Materials provided
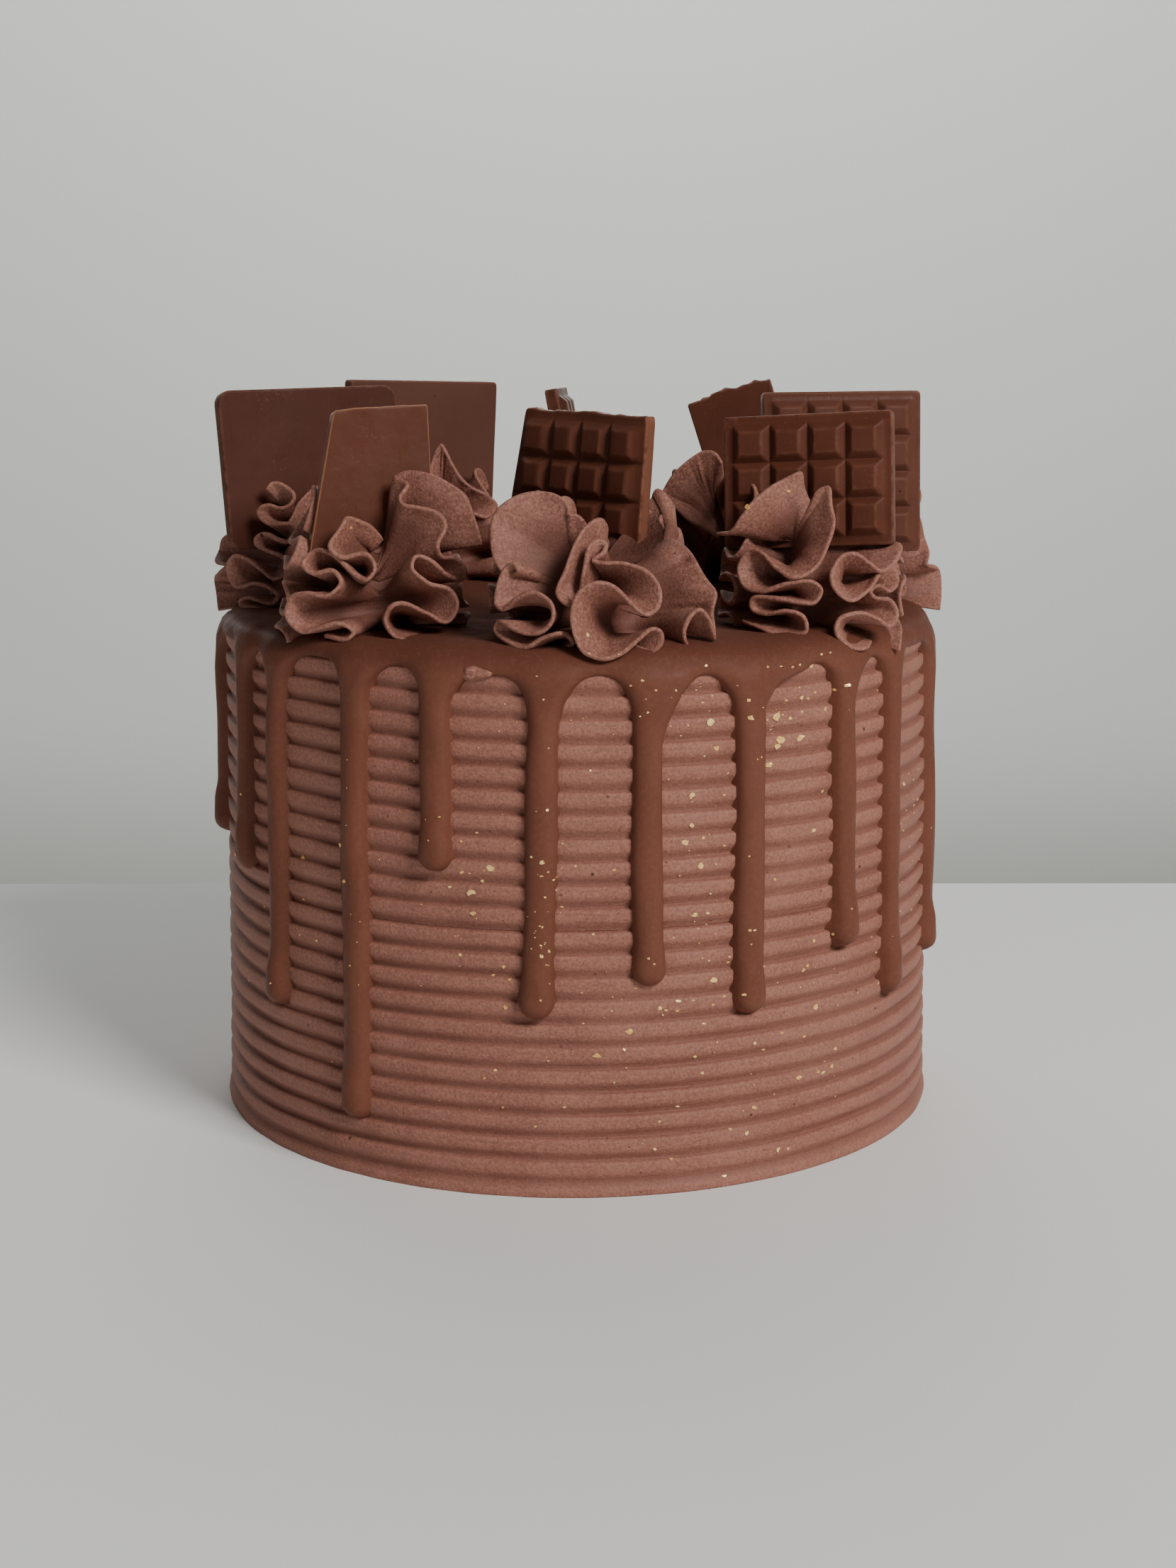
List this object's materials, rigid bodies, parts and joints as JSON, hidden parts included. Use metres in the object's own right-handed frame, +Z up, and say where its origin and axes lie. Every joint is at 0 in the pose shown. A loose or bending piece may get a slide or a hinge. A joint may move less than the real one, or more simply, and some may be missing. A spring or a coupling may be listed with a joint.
{
  "type": "birthday cake",
  "caption": "Round combed buttercream cake with a ganache drip, ruffled rosettes and pieces of moulded chocolate bar.",
  "frame": {"origin": "middle of the flat base of the cake, where it stands on its board", "axes": "+Z up through the middle of the cake, -Y towards the front, which is the side in the picture, +X to the right seen from the front"},
  "size_m": [0.1644, 0.1647, 0.1597],
  "materials": {
    "buttercream": "matt, slightly grainy whipped buttercream",
    "milk_ganache": "smooth set ganache, soft gloss",
    "milk_chocolate_bar": "moulded chocolate, satin"
  },
  "bodies": {
    "root": {"cake": "buttercream", "ganache": "milk_ganache", "rosette_front": "buttercream", "rosette_front_right": "buttercream", "rosette_right": "buttercream", "rosette_back_right": "buttercream", "rosette_back": "buttercream", "rosette_back_left": "buttercream", "rosette_left": "buttercream", "rosette_front_left": "buttercream", "bar_front": "milk_chocolate_bar", "bar_front_right": "milk_chocolate_bar", "bar_right": "milk_chocolate_bar", "bar_back_right": "milk_chocolate_bar", "bar_back": "milk_chocolate_bar", "bar_back_left": "milk_chocolate_bar", "bar_left": "milk_chocolate_bar", "bar_front_left": "milk_chocolate_bar"}
  },
  "joints": []
}
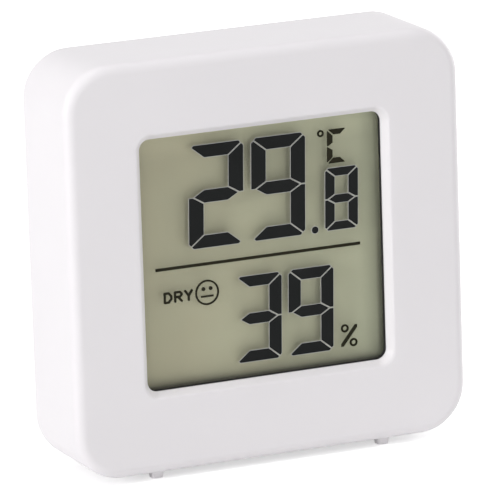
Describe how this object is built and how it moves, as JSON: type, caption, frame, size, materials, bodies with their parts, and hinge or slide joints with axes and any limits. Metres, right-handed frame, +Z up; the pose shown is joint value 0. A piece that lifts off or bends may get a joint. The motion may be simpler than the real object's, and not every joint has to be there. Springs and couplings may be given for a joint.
{
  "type": "temperature humidity sensor",
  "caption": "Small square white room thermometer and hygrometer with a reflective segment display, battery door, fold-out stand and unit button.",
  "frame": {"origin": "middle of the footprint on the table, at the tips of the four feet", "axes": "+Z up, the display faces -Y, +X to the right as seen from the front"},
  "size_m": [0.045, 0.0126, 0.0448],
  "materials": {
    "white_shell": "white moulded plastic with a fine satin grain",
    "grey_button": "grey moulded plastic",
    "black_gasket": "soft black foam",
    "clear_film": "clear film with a faint grey-green tint",
    "clear_glass": "clear glass",
    "cell_seal": "pale resin seal",
    "display_dark": "near-black with a slight blue tint",
    "display_olive": "dark olive",
    "display_reflector": "olive grey-green reflector film",
    "inner_plastic": "plain pale plastic",
    "grey_rubber": "layered conductive rubber",
    "board_green": "green solder mask",
    "black_resin": "black moulded resin",
    "bright_metal": "nickel-plated sheet metal",
    "sensor_case": "pale sensor case",
    "bead_glass": "dark glass bead on tinned leads",
    "tan_ceramic": "tan ceramic",
    "cell_steel": "polished steel can",
    "screw_steel": "plain steel"
  },
  "bodies": {
    "root": {"front_housing": "white_shell", "display_gasket": "black_gasket", "front_polariser": "clear_film", "front_glass": "clear_glass", "cell_seal": "cell_seal", "temperature_digits": "display_dark", "humidity_digits": "display_dark", "unit_symbols": "display_olive", "comfort_word": "display_olive", "comfort_face": "display_olive", "divider_line": "display_olive", "rear_glass": "clear_glass", "rear_polariser": "clear_film", "reflector": "display_reflector", "display_tray": "inner_plastic", "display_connector": "grey_rubber", "circuit_board": "board_green", "controller_chip": "black_resin", "crystal": "bright_metal", "humidity_sensor": "sensor_case", "thermistor": "bead_glass", "capacitors": "tan_ceramic", "resistors": "black_resin", "negative_contact": "bright_metal", "positive_contact": "bright_metal", "coin_cell": "cell_steel", "rear_cover": "white_shell", "stand_pins": "screw_steel", "button_switch": "black_resin", "magnet": "bright_metal", "cover_screws": "screw_steel", "board_screws": "screw_steel"},
    "battery_door": {"battery_door": "white_shell"},
    "fold_out_stand": {"fold_out_stand": "white_shell"},
    "unit_button": {"unit_button": "grey_button", "switch_stem": "inner_plastic"}
  },
  "joints": [
    {"name": "battery_door_hinge", "type": "hinge", "parent": "root", "child": "battery_door", "pos_m": [0, 0.0052, 0.0363], "axis": [1, 0, 0], "range_deg": [0, 90]},
    {"name": "stand_hinge", "type": "hinge", "parent": "root", "child": "fold_out_stand", "pos_m": [0, 0.0054, 0.0258], "axis": [1, 0, 0], "range_deg": [0, 60]},
    {"name": "unit_button_travel", "type": "slide", "parent": "root", "child": "unit_button", "axis": [0, -1, 0], "range_m": [0, 0.0004], "stiffness_N_per_m": 400, "springref_m": -0.0003}
  ]
}
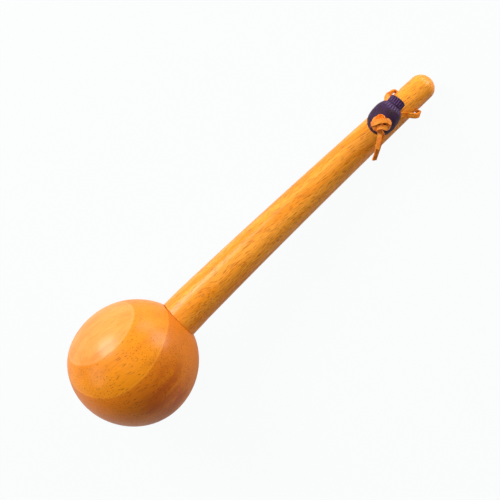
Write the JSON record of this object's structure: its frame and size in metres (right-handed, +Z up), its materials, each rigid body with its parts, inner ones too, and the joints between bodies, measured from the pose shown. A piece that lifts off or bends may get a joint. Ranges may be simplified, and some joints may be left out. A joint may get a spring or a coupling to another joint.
{
  "type": "ball-headed wooden beater",
  "caption": "Percussion beater: solid wooden ball on a tapered turned handle, with a flat leather lace through the tip, held by a spring cord lock and a knot.",
  "frame": {"origin": "under the middle of the wooden stick, on the surface that the ball and the tip rest on", "axes": "+X from the ball to the tip of the handle, +Z up; the handle slopes down towards its tip, and the cord lock lies on top of it"},
  "size_m": [0.2984, 0.08, 0.08],
  "materials": {
    "head_wood": "satin clear lacquer over honey-orange flat-sawn hardwood with growth rings",
    "handle_wood": "satin clear lacquer over honey-orange hardwood with fine open pores along the grain",
    "lace_leather": "tan leather, smooth grain side and raw suede flesh side and edges",
    "lock_plastic": "dark navy-violet moulded plastic with a fine texture",
    "spring_steel": "drawn spring wire"
  },
  "bodies": {
    "stick": {"head": "head_wood", "handle": "handle_wood"},
    "lace": {"lace_loop": "lace_leather", "lace_knot": "lace_leather", "lace_tails": "lace_leather"},
    "lock": {"lock_body": "lock_plastic", "lock_spring": "spring_steel"},
    "plunger": {"lock_plunger": "lock_plastic"}
  },
  "joints": [
    {"name": "lace_swing", "type": "hinge", "parent": "stick", "child": "lace", "pos_m": [0.1285, 0, 0.01012], "axis": [0, 1, 0], "range_deg": [0, 75]},
    {"name": "lock_slide", "type": "slide", "parent": "lace", "child": "lock", "axis": [0.1254, 0, 0.9921], "range_m": [0, 0.0015]},
    {"name": "plunger_press", "type": "slide", "parent": "lock", "child": "plunger", "axis": [-0.9836, -0.1305, 0.1243], "range_m": [0, 0.002], "stiffness_N_per_m": 600, "springref_m": -0.004, "deforming": ["lock_spring"]}
  ]
}
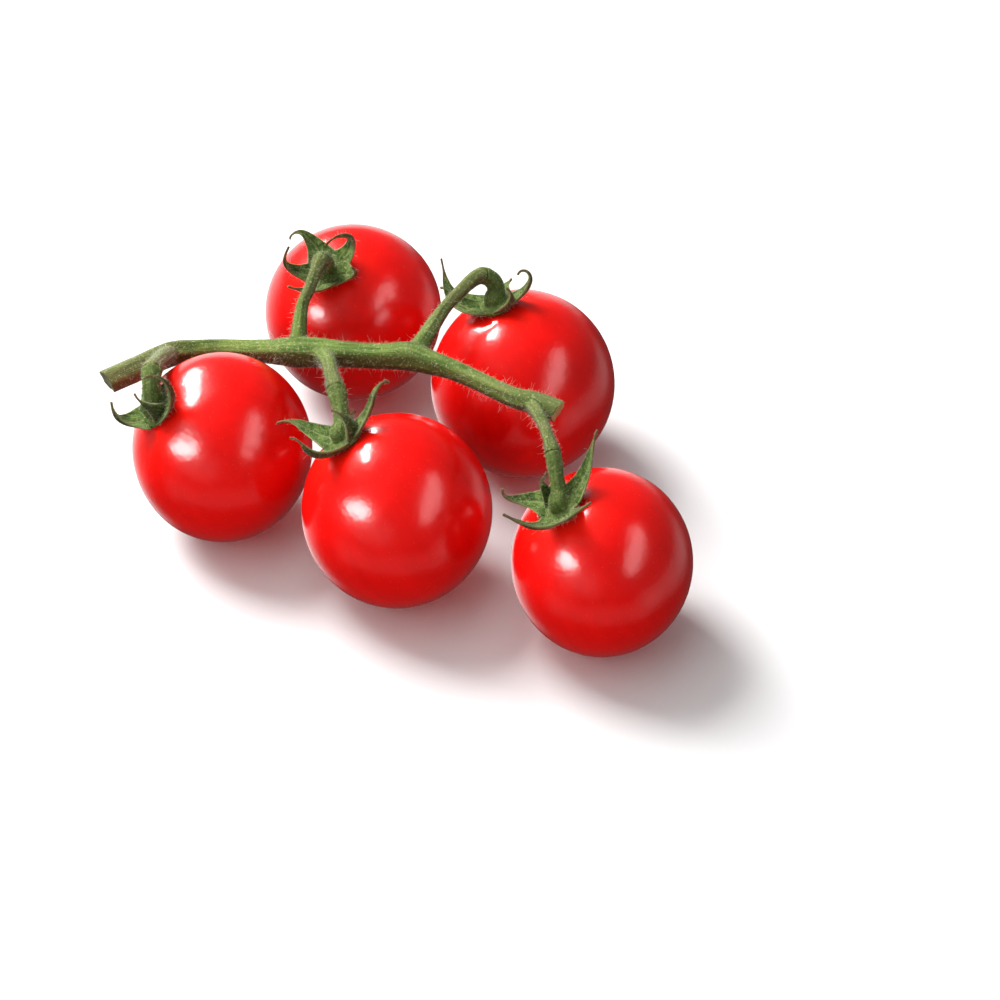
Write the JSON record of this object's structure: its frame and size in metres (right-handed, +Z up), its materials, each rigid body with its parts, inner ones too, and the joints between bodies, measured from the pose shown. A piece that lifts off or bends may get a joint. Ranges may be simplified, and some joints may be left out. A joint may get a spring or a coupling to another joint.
{
  "type": "truss of tomatoes",
  "caption": "Short truss of small round vine tomatoes, picked, lying on its fruits with its cut stem across the top.",
  "frame": {"origin": "on the resting surface, under the middle of the bounding box", "axes": "+X along the main stem, from its old cut end to its young one; +Y away from the side shown in the picture; +Z up"},
  "size_m": [0.1072, 0.1027, 0.0433],
  "materials": {
    "stem": "fresh green stem, yellow-green on top and browner at the old cut, finely hairy",
    "calyx": "dark green sepals with pale edges, finely hairy",
    "skin": "ripe red tomato skin, smooth and glossy"
  },
  "bodies": {
    "root": {"truss_stem": "stem", "calyx_1": "calyx", "calyx_2": "calyx", "calyx_3": "calyx", "calyx_4": "calyx", "calyx_5": "calyx", "tomato_1": "skin", "tomato_2": "skin", "tomato_3": "skin", "tomato_4": "skin", "tomato_5": "skin"}
  },
  "joints": []
}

Directions for this task
In the entries above, identify every line with the word "parts". Copy those lines.

Response to the exercise
List this object's materials, rigid bodies, parts and joints as JSON, hidden parts included. Use metres in the object's own right-handed frame, +Z up, and say where its origin and axes lie. Every joint is at 0 in the pose shown. A loose or bending piece may get a slide or a hinge. A joint may move less than the real one, or more simply, and some may be missing. A spring or a coupling may be listed with a joint.
Describe how this object is built and how it moves, as JSON: type, caption, frame, size, materials, bodies with their parts, and hinge or slide joints with axes and any limits. Metres, right-handed frame, +Z up; the pose shown is joint value 0. A piece that lifts off or bends may get a joint. The motion may be simpler than the real object's, and not every joint has to be there. Springs and couplings may be given for a joint.
Write the JSON record of this object's structure: its frame and size in metres (right-handed, +Z up), its materials, each rigid body with its parts, inner ones too, and the joints between bodies, measured from the pose shown. A piece that lifts off or bends may get a joint. Ranges may be simplified, and some joints may be left out. A joint may get a spring or a coupling to another joint.
Write the JSON record of this object's structure: its frame and size in metres (right-handed, +Z up), its materials, each rigid body with its parts, inner ones too, and the joints between bodies, measured from the pose shown. A piece that lifts off or bends may get a joint. Ranges may be simplified, and some joints may be left out. A joint may get a spring or a coupling to another joint.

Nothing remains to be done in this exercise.